As another example, an agent has multiple interactions assigned to him/her. In this scenario, assume the interactions include 20 emails and 10 fax interactions. All interactions are from different customers, but some of them have a common topic—that of a home loan application. The agent is a domain expert on car loans, but not home loans. The agent decides to transfer all these home loan application related emails back to the system. Now, the routing engine may not know they are related in intent or purpose, since they are not from the same customer. In this case, the emails may get routed to different agents, when ideally, they should go to just one agent, since they are related, and therefore the agent could deal with all of them quickly and efficiently.

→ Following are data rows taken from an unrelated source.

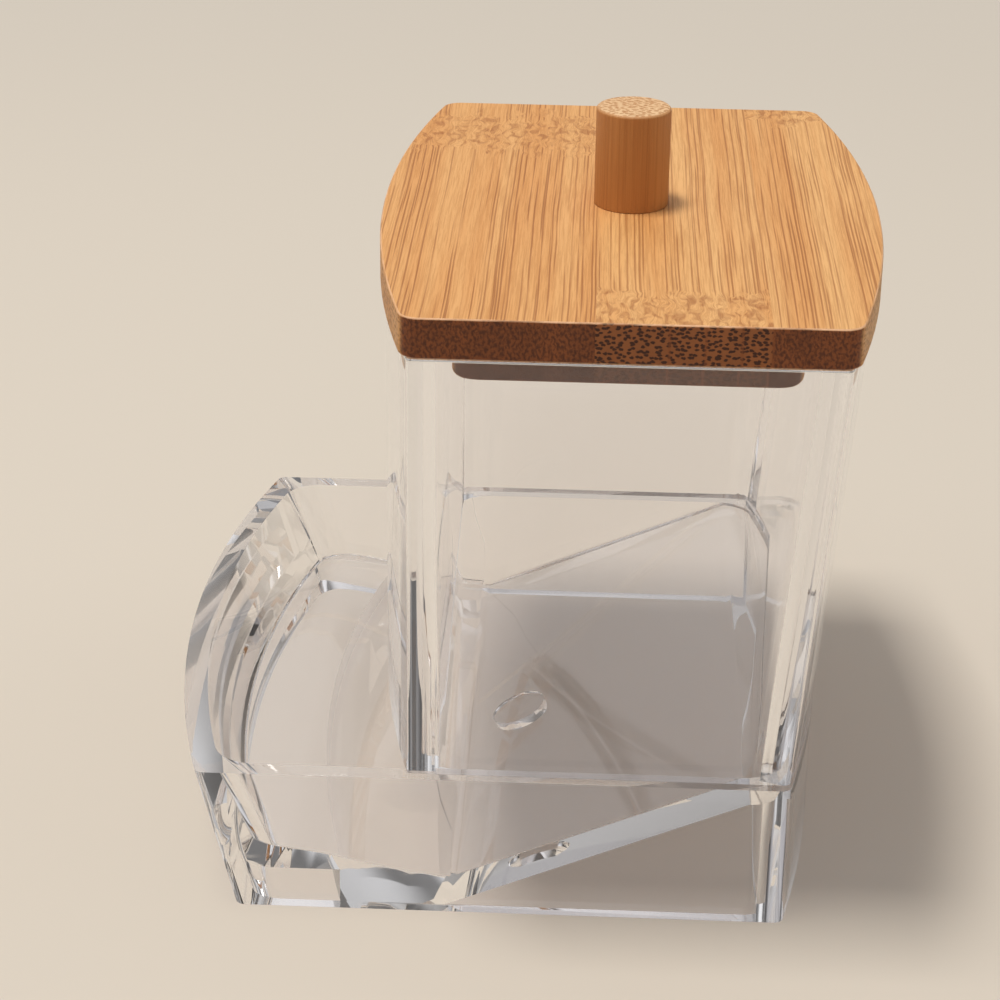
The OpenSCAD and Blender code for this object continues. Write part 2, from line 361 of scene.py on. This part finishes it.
def bamboo(name, along, light, deep, line, end_light, end_dot, pale, line_end,
           dense, strips=(), knots=(), seams=(), contrast=1.0):
    is_board = along == "Y"
    mat, nt = new_material(name)
    coord = node(nt, "ShaderNodeTexCoord").outputs["Object"]
    x, y, z = node(nt, "ShaderNodeSeparateXYZ", {0: coord}).outputs
    run, up = (y, z) if is_board else (z, y)
    sway = noise(nt, coord, sway_scale, 1.0)["Fac"]
    across = plus(nt, x, remap(nt, sway, 0.0, 1.0, -sway_size, sway_size))
    strip = 0.0
    for at in strips:
        strip = plus(nt, math_node(nt, "GREATER_THAN", x, at), strip)
    slip = times(nt, strip, strip_slip)
    across = plus(nt, across, slip)
    in_dense = between(nt, x, *dense)

    # Ragged band at each knot of the stalk, where the bundles break into dashes
    ragged = noise(nt, coord, ragged_scale, 2.0)["Fac"]
    edge = remap(nt, ragged, 0.3, 0.7, -ragged_size, ragged_size)
    knot = 0.0
    for at, half, lo, hi in knots:
        off = distance(nt, plus(nt, run, edge), at)
        band = remap(nt, off, half * 0.5, half, 1.0, 0.0, smooth=True)
        knot = larger(nt, times(nt, band, between(nt, x, lo, hi)), knot)

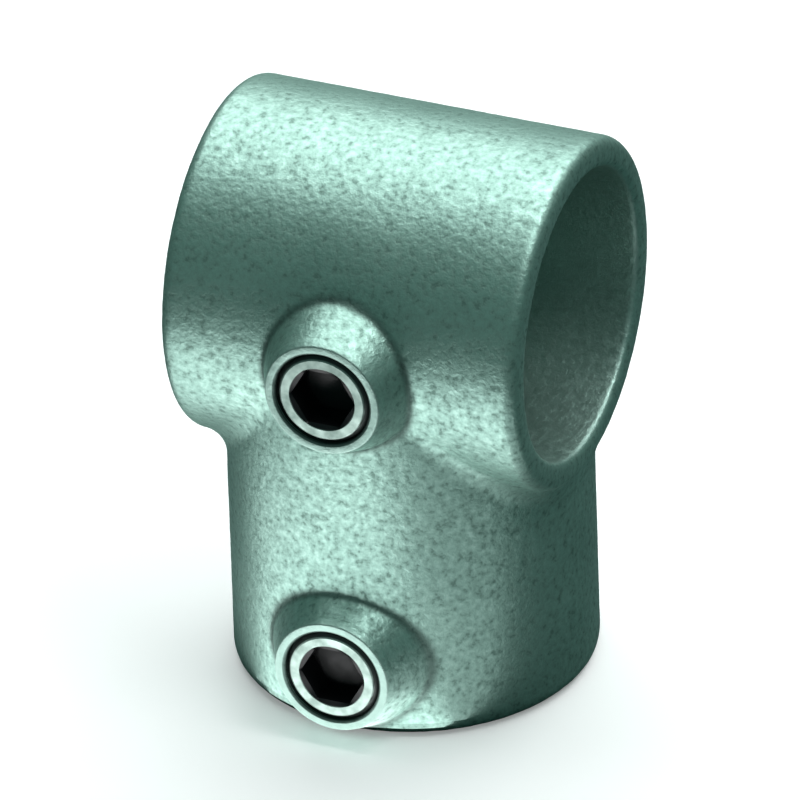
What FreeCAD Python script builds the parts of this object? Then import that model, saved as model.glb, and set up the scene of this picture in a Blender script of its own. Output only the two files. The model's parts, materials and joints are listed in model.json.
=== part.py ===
"""Tube clamp tee fitting: an open collar, one closed socket and two socket set screws.

The run tube passes through the collar along X. The branch tube goes up into the socket,
which hangs down along -Z. Each tube is gripped by a set screw in a boss on the -Y side.
The origin is the point where the axes of the two tubes cross. Lengths are in millimetres.
"""
import FreeCAD, Part
import os

import Sketcher

DRIVING_SIZES = [
    ("tube_diameter", 48.3, "outside diameter of the tube that the fitting takes"),
    ("tube_gap", 0.6, "space all round the tube in either bore"),
    ("collar_wall", 5.15, "thickness of the collar that goes round the run tube"),
    ("collar_overhang", 1.15, "socket's side out to the end of the collar"),
    ("socket_wall", 5.85, "thickness of the socket that holds the branch tube"),
    ("socket_depth", 39.85, "open end of the socket in to the seat of its tube"),
    ("collar_edge_round", 2.4, "rounding of the collar's outer end edges"),
    ("socket_edge_bevel", 1.6, "bevel of the socket's outer end edge"),
    ("mouth_chamfer", 0.9, "chamfer at the open ends of both bores"),
    ("upper_boss_drop", 2.4, "run axis down to the upper screw's axis"),
    ("lower_boss_rise", 13.95, "socket's open end up to the lower screw's axis"),
    ("boss_reach", 36.0, "tube axes to the flat rims of the bosses"),
    ("boss_wall", 1.77, "metal round the thread at a boss's rim"),
    ("boss_flare", 25.0, "half angle of a boss's cone, in degrees"),
    ("boss_root_cover", 1.0, "bore wall to the inner end of a boss's cone"),
    ("thread_diameter", 16.66, "major diameter of the screws' 3/8 pipe thread"),
    ("sink_width", 0.42, "widening of a tapped hole's mouth, all round"),
    ("sink_angle", 90.0, "full angle of that mouth, in degrees"),
    ("screw_gap", 0.05, "space all round a screw in its tapped hole"),
    ("screw_inset", 0.15, "boss's rim down to the top of its screw"),
    ("screw_tip_gap", 0.2, "bore wall to the point of a screw that is backed off"),
    ("top_chamfer", 0.9, "chamfer at the top of a screw"),
    ("point_chamfer", 1.7, "depth of the chamfer round the cup point"),
    ("point_taper", 3.08, "screw's side in to the ring of its cup point"),
    ("cup_depth", 1.6, "hollow of the cup point"),
    ("key_width", 9.8, "hexagon socket across its flats"),
    ("key_web", 5.4, "floor of the hexagon socket to the screw's point"),
]

DERIVED_SIZES = [
    ("bore_radius", "tube_diameter / 2 + tube_gap"),
    ("collar_radius", "bore_radius + collar_wall"),
    ("socket_radius", "bore_radius + socket_wall"),
    ("collar_length", "2 * (socket_radius + collar_overhang)"),
    ("socket_reach", "collar_radius + socket_depth"),
    ("lower_boss_drop", "socket_reach - lower_boss_rise"),
    ("boss_rim_radius", "thread_diameter / 2 + boss_wall"),
    ("boss_root", "bore_radius + boss_root_cover"),
    ("boss_spread", "(boss_reach - boss_root) * tan(boss_flare * 1deg)"),
    ("screw_radius", "thread_diameter / 2 - screw_gap"),
    ("screw_tip", "bore_radius + screw_tip_gap"),
    ("screw_top", "boss_reach - screw_inset"),
    ("key_floor", "screw_tip + key_web"),
]

SAME_PLACE = 1e-4


def fill_sheet(doc):
    """Write each size in a row of its own: its name, its value and what it measures."""
    sheet = doc.addObject("Spreadsheet::Sheet", "Sizes")
    rows = [(name, str(value), meaning) for name, value, meaning in DRIVING_SIZES]
    rows += [(name, f"={formula}", "follows from the sizes above") for name, formula in DERIVED_SIZES]
    for row, (name, content, meaning) in enumerate(rows, start=1):
        sheet.set(f"A{row}", name)
        sheet.set(f"B{row}", content)
        sheet.setAlias(f"B{row}", name)
        sheet.set(f"C{row}", meaning)
    doc.recompute()


def new_sketch(body, name, role, **shift):
    """An empty sketch on one of the body's origin planes, shifted in it by expressions."""
    sketch = body.newObject("Sketcher::SketchObject", name)
    plane = next(item for item in body.Origin.OriginFeatures if item.Role == role)
    sketch.AttachmentSupport = [(plane, "")]
    sketch.MapMode = "FlatFace"
    for direction, distance in shift.items():
        sketch.setExpression(f"AttachmentOffset.Base.{direction}", distance)
    return sketch


def draw_circle(sketch, radius):
    """A circle round the sketch's origin."""
    circle = sketch.addGeometry(Part.Circle(FreeCAD.Vector(), FreeCAD.Vector(0, 0, 1), 1))
    sketch.addConstraint(Sketcher.Constraint("Coincident", circle, 3, -1, 1))
    size = sketch.addConstraint(Sketcher.Constraint("Radius", circle, 1))
    sketch.setExpression(f"Constraints[{size}]", radius)


def draw_outline(sketch, corners):
    """A closed outline of straight lines, with both places of each corner from expressions."""
    points = [FreeCAD.Vector(*[float(sketch.evalExpression(place)) for place in corner], 0)
              for corner in corners]
    for start, end in zip(points, points[1:] + points[:1]):
        sketch.addGeometry(Part.LineSegment(start, end))
    for side in range(len(points)):
        following = (side + 1) % len(points)
        sketch.addConstraint(Sketcher.Constraint("Coincident", side, 2, following, 1))
    for side, (point, corner) in enumerate(zip(points, corners)):
        for kind, value, place in zip(("DistanceX", "DistanceY"), point, corner):
            size = sketch.addConstraint(Sketcher.Constraint(kind, -1, 1, side, 1, value))
            sketch.setExpression(f"Constraints[{size}]", place)


def draw_hexagon(sketch, width):
    """A regular hexagon round the sketch's origin, with its corners left and right."""
    half = f"{width} / 2"
    corner = f"{width} / sqrt(3)"
    draw_outline(sketch, [
        (corner, "0"),
        (f"{corner} / 2", half),
        (f"-{corner} / 2", half),
        (f"-{corner}", "0"),
        (f"-{corner} / 2", f"-{half}"),
        (f"{corner} / 2", f"-{half}"),
    ])


def extrude(body, kind, name, sketch, length, **settings):
    """A pad or a pocket of a sketch, with its length from an expression."""
    feature = body.newObject(f"PartDesign::{kind}", name)
    feature.Profile = sketch
    feature.Type = "Length"
    feature.setExpression("Length", length)
    for setting, value in settings.items():
        setattr(feature, setting, value)
    body.Document.recompute()
    return feature


def revolve(body, name, sketch):
    """A full revolution of a sketch about the line along Y through its origin."""
    feature = body.newObject("PartDesign::Revolution", name)
    feature.Profile = sketch
    feature.ReferenceAxis = (sketch, ["H_Axis"])
    feature.Angle = 360
    body.Document.recompute()
    return feature


def soften(body, kind, name, base, is_wanted, size):
    """A fillet or chamfer on the edges of the base that the given test picks."""
    names = [f"Edge{number}" for number, edge in enumerate(base.Shape.Edges, start=1)
             if is_wanted(edge)]
    feature = body.newObject(f"PartDesign::{kind}", name)
    feature.Base = (base, names)
    feature.setExpression("Radius" if kind == "Fillet" else "Size", size)
    body.Document.recompute()
    return feature


def circle_test(radius, **place):
    """A test for circular edges of one radius, centred at the places given on X, Y or Z."""

    def is_wanted(edge):
        if not isinstance(edge.Curve, Part.Circle):
            return False
        is_placed = all(abs(abs(getattr(edge.Curve.Center, axis)) - value) < SAME_PLACE
                        for axis, value in place.items())
        return is_placed and abs(edge.Curve.Radius - radius) < SAME_PLACE

    return is_wanted


def open_collar(body, sizes):
    """The round collar along X, with both of its outer end edges rounded."""
    outside = new_sketch(body, "collar_outside", "YZ_Plane")
    draw_circle(outside, "Sizes.collar_radius")
    collar = extrude(body, "Pad", "collar", outside, "Sizes.collar_length", SideType="Symmetric")
    at_ends = circle_test(sizes.collar_radius, x=sizes.collar_length / 2)
    soften(body, "Fillet", "collar_rounding", collar, at_ends, "Sizes.collar_edge_round")


def closed_socket(body, sizes):
    """The round socket down along -Z, with its outer end edge bevelled."""
    outside = new_sketch(body, "socket_outside", "XY_Plane")
    draw_circle(outside, "Sizes.socket_radius")
    socket = extrude(body, "Pad", "socket", outside, "Sizes.socket_reach", Reversed=True)
    at_end = circle_test(sizes.socket_radius, z=sizes.socket_reach)
    soften(body, "Chamfer", "socket_bevel", socket, at_end, "Sizes.socket_edge_bevel")


def screw_boss(body, name, drop):
    """A cone that stands on the wall towards -Y and ends in a flat rim round its screw."""
    sketch = new_sketch(body, f"{name}_section", "YZ_Plane", y=f"-{drop}")
    draw_outline(sketch, [
        ("-Sizes.boss_reach", "0"),
        ("-Sizes.boss_reach", "Sizes.boss_rim_radius"),
        ("-Sizes.boss_root", "Sizes.boss_rim_radius + Sizes.boss_spread"),
        ("-Sizes.boss_root", "0"),
    ])
    revolve(body, name, sketch)


def socket_end_cut(body):
    """The flat end of the socket, which also cuts off the foot of the lower boss's cone."""
    end = new_sketch(body, "socket_end", "XY_Plane", z="-Sizes.socket_reach")
    draw_circle(end, "Sizes.boss_reach")
    extrude(body, "Pocket", "socket_end_cut", end, "Sizes.boss_reach")


def run_bore(body, sizes):
    """The bore right through the collar, chamfered at both ends."""
    inside = new_sketch(body, "collar_inside", "YZ_Plane")
    draw_circle(inside, "Sizes.bore_radius")
    bore = extrude(body, "Pocket", "run_bore", inside, "Sizes.collar_length", SideType="Symmetric")
    at_ends = circle_test(sizes.bore_radius, x=sizes.collar_length / 2)
    soften(body, "Chamfer", "collar_mouths", bore, at_ends, "Sizes.mouth_chamfer")


def socket_bore(body, sizes):
    """The blind bore of the socket, which ends flat where the collar's wall begins."""
    inside = new_sketch(body, "socket_inside", "XY_Plane", z="-Sizes.socket_reach")
    draw_circle(inside, "Sizes.bore_radius")
    bore = extrude(body, "Pocket", "socket_bore", inside, "Sizes.socket_depth", Reversed=True)
    at_mouth = circle_test(sizes.bore_radius, z=sizes.socket_reach)
    soften(body, "Chamfer", "socket_mouth", bore, at_mouth, "Sizes.mouth_chamfer")


def tapped_hole(body, name, drop):
    """A countersunk hole from the boss's rim to the tube's axis, at the thread's diameter."""
    sketch = new_sketch(body, f"{name}_place", "XZ_Plane", y=f"-{drop}", z="Sizes.boss_reach")
    draw_circle(sketch, "Sizes.thread_diameter / 2")
    body.Document.recompute()
    hole = body.newObject("PartDesign::Hole", name)
    hole.Profile = sketch
    body.Document.recompute()
    hole.Threaded = False
    hole.DepthType = "Dimension"
    hole.DrillPoint = "Flat"
    hole.HoleCutType = "Countersink"
    hole.HoleCutCustomValues = True
    hole.setExpression("Diameter", "Sizes.thread_diameter")
    hole.setExpression("Depth", "Sizes.boss_reach")
    hole.setExpression("HoleCutDiameter", "Sizes.thread_diameter + 2 * Sizes.sink_width")
    hole.setExpression("HoleCutCountersinkAngle", "Sizes.sink_angle")
    body.Document.recompute()


def tee_casting(doc):
    """The one-piece iron casting: its outside first, then its bores and tapped holes."""
    body = doc.addObject("PartDesign::Body", "tee_casting")
    body.Label = "tee_casting"
    open_collar(body, doc.Sizes)
    closed_socket(body, doc.Sizes)
    screw_boss(body, "upper_boss", "Sizes.upper_boss_drop")
    screw_boss(body, "lower_boss", "Sizes.lower_boss_drop")
    socket_end_cut(body)
    run_bore(body, doc.Sizes)
    socket_bore(body, doc.Sizes)
    tapped_hole(body, "upper_tapped_hole", "Sizes.upper_boss_drop")
    tapped_hole(body, "lower_tapped_hole", "Sizes.lower_boss_drop")
    return body


def set_screw(doc, name, drop):
    """A hexagon socket set screw with a cup point, in its boss and backed off its tube."""
    body = doc.addObject("PartDesign::Body", name)
    body.Label = name

    section = new_sketch(body, f"{name}_section", "YZ_Plane", y=f"-{drop}")
    draw_outline(section, [
        ("-Sizes.screw_top", "0"),
        ("-Sizes.screw_top", "Sizes.screw_radius - Sizes.top_chamfer"),
        ("-Sizes.screw_top + Sizes.top_chamfer", "Sizes.screw_radius"),
        ("-Sizes.screw_tip - Sizes.point_chamfer", "Sizes.screw_radius"),
        ("-Sizes.screw_tip", "Sizes.screw_radius - Sizes.point_taper"),
        ("-Sizes.screw_tip - Sizes.cup_depth", "0"),
    ])
    revolve(body, f"{name}_blank", section)

    key = new_sketch(body, f"{name}_key", "XZ_Plane", y=f"-{drop}", z="Sizes.screw_top")
    draw_hexagon(key, "Sizes.key_width")
    extrude(body, "Pocket", f"{name}_key_socket", key, "Sizes.screw_top - Sizes.key_floor")
    return body


def write_parts(doc, bodies):
    """Check every object, then write each body to a file that has the body's name."""
    for item in doc.Objects:
        if {"Invalid", "Error"} & set(item.State):
            raise RuntimeError(f"{item.Name} failed: {item.State}")
    for body in bodies:
        if body.Shape.isNull() or not body.Shape.isValid():
            raise RuntimeError(f"{body.Label} has no valid shape")
    os.makedirs("parts", exist_ok=True)
    for body in bodies:
        body.Shape.exportStep(f"parts/{body.Label}.step")
        print(f"{body.Label}: {len(body.Shape.Solids)} solid, {body.Shape.Volume:.0f} mm3")


document = FreeCAD.newDocument("tube_clamp_tee")
fill_sheet(document)
pieces = [
    tee_casting(document),
    set_screw(document, "upper_set_screw", "Sizes.upper_boss_drop"),
    set_screw(document, "lower_set_screw", "Sizes.lower_boss_drop"),
]
document.recompute()
write_parts(document, pieces)
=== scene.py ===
import json
import math

import bmesh
import bpy
import numpy as np
from mathutils import Matrix, Vector, noise


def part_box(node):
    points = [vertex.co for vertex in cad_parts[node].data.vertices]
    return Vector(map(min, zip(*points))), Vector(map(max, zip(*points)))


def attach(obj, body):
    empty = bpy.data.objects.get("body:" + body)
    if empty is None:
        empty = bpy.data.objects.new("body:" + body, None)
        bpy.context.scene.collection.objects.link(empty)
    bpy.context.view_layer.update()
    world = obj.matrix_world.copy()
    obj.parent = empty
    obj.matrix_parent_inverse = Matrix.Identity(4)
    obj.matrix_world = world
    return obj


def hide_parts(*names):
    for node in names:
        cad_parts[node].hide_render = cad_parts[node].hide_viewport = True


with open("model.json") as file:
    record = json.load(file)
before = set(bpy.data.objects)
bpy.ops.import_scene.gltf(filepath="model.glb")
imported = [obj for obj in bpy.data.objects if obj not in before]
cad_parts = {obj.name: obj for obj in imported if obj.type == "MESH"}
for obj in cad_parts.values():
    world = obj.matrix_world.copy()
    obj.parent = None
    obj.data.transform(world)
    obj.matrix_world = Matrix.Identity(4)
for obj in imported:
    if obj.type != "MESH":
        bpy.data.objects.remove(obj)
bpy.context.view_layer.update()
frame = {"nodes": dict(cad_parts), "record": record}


# The tee casting is one piece of malleable iron, cast in sand and hot-dip galvanised.
# The outside keeps the sand's grain under a pale, green-tinted coat of zinc, and wherever
# two forms meet, the pattern left a small fillet. Only the bores and holes are machined.
MM = 0.001  # in metres, as the frame is, while the sizes below are in millimetres
mounts = {mount["name"]: mount for mount in frame["record"]["mounts"]}
casting_low, casting_high = [np.array(corner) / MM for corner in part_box("tee_casting")]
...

The foregoing examples reveal a number of problems in conventional contact centers. Every contact center confronts situations where the workflow routing engine initially fails to direct the interactions to a capable agent. Transfers and re-routes are common place in all contact centers and every uninformed re-route by the workflow routing engine leads to increased inefficiencies of the contact center as a whole. Workflow routing engines are only as smart as the information they have available to them. They have no way to collect information for an interaction without some other entity providing it to them. Some contact centers have IVR's and other initial information gathering members that can provide fairly easy to acquire information to the contact center. However, these members are limited in that they are only able to gather information for one interaction at a time and can only do so when an interaction enters a contact center. Furthermore, none of the current information collecting members are able to continually update information pertinent to a given interaction during that interaction's existence in the contact center. There is no mechanism available to allow the human agents of a contact center to provide additional “human” intelligence to the workflow routing engine before or during a re-route/transfer.